• [Requirement]: Gather, from the data below, each line in which the word "follow" occurs.

:: Record excerpts

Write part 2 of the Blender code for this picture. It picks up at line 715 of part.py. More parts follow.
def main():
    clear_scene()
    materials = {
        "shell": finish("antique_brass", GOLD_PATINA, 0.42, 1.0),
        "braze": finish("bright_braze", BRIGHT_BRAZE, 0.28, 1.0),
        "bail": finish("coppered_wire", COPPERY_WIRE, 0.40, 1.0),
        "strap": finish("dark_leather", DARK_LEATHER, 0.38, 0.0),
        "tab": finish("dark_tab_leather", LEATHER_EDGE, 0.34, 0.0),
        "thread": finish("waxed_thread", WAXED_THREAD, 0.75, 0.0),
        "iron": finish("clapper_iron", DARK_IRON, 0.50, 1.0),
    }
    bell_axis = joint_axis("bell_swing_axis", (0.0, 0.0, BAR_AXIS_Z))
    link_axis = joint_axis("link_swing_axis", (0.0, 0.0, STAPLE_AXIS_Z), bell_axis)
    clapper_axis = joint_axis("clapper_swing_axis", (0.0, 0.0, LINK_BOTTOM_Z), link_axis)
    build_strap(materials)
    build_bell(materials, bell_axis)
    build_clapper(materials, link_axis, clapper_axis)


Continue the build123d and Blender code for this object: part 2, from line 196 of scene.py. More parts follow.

::::

• [Full answer]:
Write part 2 of the Blender code for this picture. It picks up at line 715 of part.py. More parts follow.
Continue the build123d and Blender code for this object: part 2, from line 196 of scene.py. More parts follow.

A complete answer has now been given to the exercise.